I've been doing a pretty good job of, well, not really thinking about things. It'll only mess with my brain and then I'll act weird and cause more problems. I mean, regardless of what she's thinking, I can't expect her behavior to be entirely consistent (whose is?) so I'm not going to stress myself trying to extrapolate off micro-trends. Just be present. Enjoy what is, or deal with it, as appropriate.
We had a convo today that demonstrated P being more up front about some things that stress her. That gave me the opportunity to address it and demonstrate that I want to find a solution that doesn't feel stressful to her.
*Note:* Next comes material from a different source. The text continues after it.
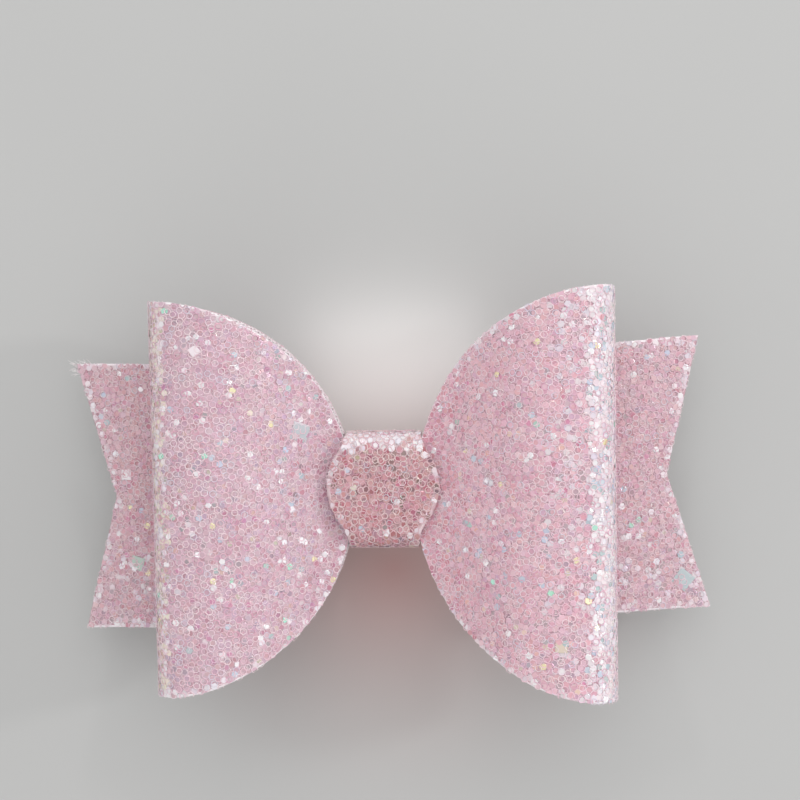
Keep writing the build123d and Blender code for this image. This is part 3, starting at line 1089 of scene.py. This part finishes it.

It's encouraging to me that she's been doing some personal growth work, too, though she hasn't talked much about it.
I really should see about another coaching session...
I also need to remind myself that P being nice is a sign of P wanting to be a nice person - nothing more.
this is a good reminder. I know i have often in the past thought 'oh H is being nice, he MUST want me'
...ahhhh......no. He just wants to be a nice guy.
Hope you are well SD. I think of you every time i now think "isn't that interesting". which is a heck of a lot nowadays!
(((( ))))
TPS Me: 44 H: 42 M14 T17 S10 D7 10/10 H moves out after death of his father-same month 21/04/12 H is 'DONE' 04/05/12 OW/PA confirmed (rumors from 2010) July '14 H ends affair May '15 H moves back home
Today's observation is about how awkward it is for me to have P at my house while I'm on the road and not do daily phone calls. She called about a specific project question yesterday and I called back, then followed up with an email last night that was basically just a check-in. She emailed a status update this morning.
I realize that I have an expectation of daily contact. P made it clear when she left that she doesn't want that, so I need to continually remind myself of that reality as the context slightly changes and I'm tempted to reach out.